You have heard that “growth for the sake of growth” is the ideology of a cancer cell, but this credo itself is the ideology of a corpse. Growth is the sine qua non of life; that which is not growing is dying. We believe technological development correlates with collapsing fertility, and this is evidence we are living in a sci-fi dystopia, specifically a sexual one, and secondarily an agricultural dystopia and a medical one. It is beyond the scope of this essay to trace the contours of this, or to fully make the case for the following: but if there is a future for technological development, it is a future which has renounced sexual emancipation, because the thrust of sexually emancipative ideology is towards sterility, both at the individual and the societal level.
The democratization of science has culminated in a crisis of replication, and this, of all things, was predictable. Our attempts to formalize the scientific method are as claudicant as our attempts to conflate social and scientific progress. It may be that we can no more articulate the technique of our thoughts when we think than the technique of our legs when we run, which is to say, as a kind of post hoc abstraction which is necessarily disconnected from the poetry and kinematics of the act. Francis Bacon was a redditor by virtue of retroactive nominative determinism, and also in his temperament. His clumsy inductive Novum Organum is most notable for the way it utterly fails to capture the masculine poetry of scientific discovery. The machinations of a genius like Einstein or Newton are more alike to revelation than to any Baconian algorithm. Medievals called theology the queen of the sciences because they believed that knowledge of creation was a path to knowledge of the Creator – and this is the faith that lies behind door number three.

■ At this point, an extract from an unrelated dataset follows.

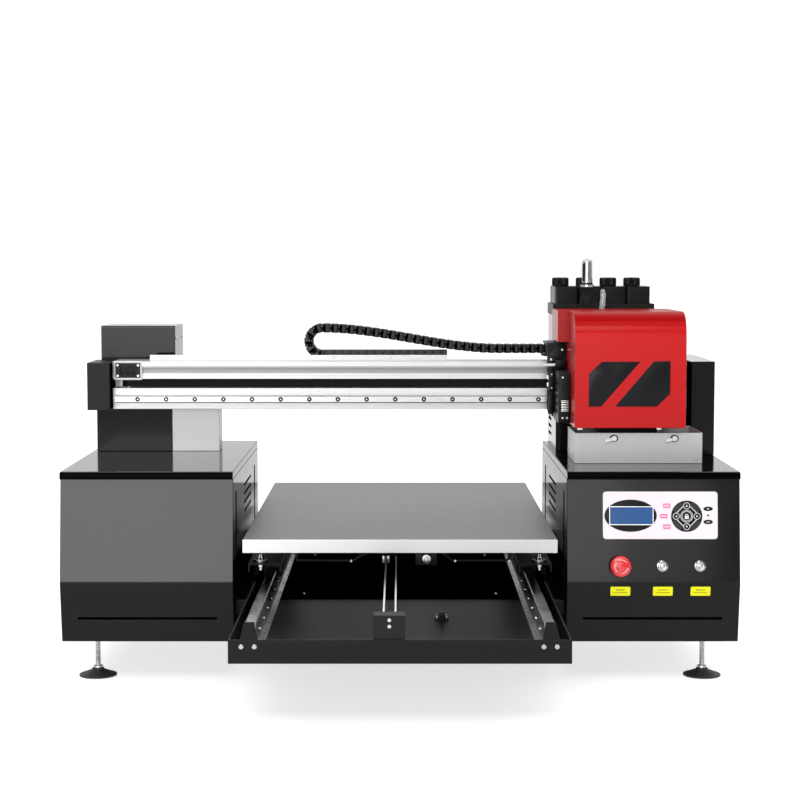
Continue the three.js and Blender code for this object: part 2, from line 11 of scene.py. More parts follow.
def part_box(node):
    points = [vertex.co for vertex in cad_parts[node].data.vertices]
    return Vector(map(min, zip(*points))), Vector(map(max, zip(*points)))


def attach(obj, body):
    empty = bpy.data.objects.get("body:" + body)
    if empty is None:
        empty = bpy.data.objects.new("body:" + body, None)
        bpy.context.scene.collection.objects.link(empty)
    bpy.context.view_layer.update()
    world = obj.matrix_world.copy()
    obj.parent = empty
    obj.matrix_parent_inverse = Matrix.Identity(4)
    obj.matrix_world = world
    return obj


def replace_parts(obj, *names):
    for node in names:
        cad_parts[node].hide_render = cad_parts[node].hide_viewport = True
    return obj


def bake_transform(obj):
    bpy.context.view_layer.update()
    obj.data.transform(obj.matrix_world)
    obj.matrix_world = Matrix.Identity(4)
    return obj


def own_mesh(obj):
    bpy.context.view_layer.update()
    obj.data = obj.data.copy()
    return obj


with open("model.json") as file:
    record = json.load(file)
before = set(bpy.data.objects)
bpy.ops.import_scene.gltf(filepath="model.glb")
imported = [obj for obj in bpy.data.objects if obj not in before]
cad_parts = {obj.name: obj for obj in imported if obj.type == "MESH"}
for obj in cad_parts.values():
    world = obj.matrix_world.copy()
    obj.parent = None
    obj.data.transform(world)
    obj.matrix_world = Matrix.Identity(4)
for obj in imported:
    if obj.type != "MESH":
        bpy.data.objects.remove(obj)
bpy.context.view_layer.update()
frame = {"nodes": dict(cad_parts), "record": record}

The Possibility of Optimistic Futurism
Do you know the futurist manifesto of Filippo Tommaso Marinetti? His aesthetic movement was a story of folly and failure, which even his commitment to fascism could not redeem, being only mewling obsequity to the ruling powers of Italy in his lifetime. But despite his shortcomings, there is a thread of techno-optimism in his famous manifesto, a spirit and a joyousness I have scarcely encountered in all my fascinations with the science fiction genre.
Marinetti declares that the splendor of the world has been enriched by a new beauty: the beauty of speed. A racing automobile with its bonnet adorned with great tubes like serpents with explosive breath ... a roaring motor car which seems to run on machine-gun fire, the gluttonous railway stations devouring smoking serpents; factories suspended from the clouds by the thread of their smoke; bridges with the leap of gymnasts flung across the diabolic cutlery of sunny rivers: adventurous steamers sniffing the horizon; great-breasted locomotives, puffing on the rails like enormous steel horses with long tubes for a bridle, and the gliding flight of aeroplanes whose propeller sounds like the flapping of a flag and the applause of enthusiastic crowds.
These words inspire me. Who among you will have the courage, audacity, and revolt to praise the beauty of speed, to glorify war, militarism, patriotism, the beautiful ideas that kill, and the contempt for woman?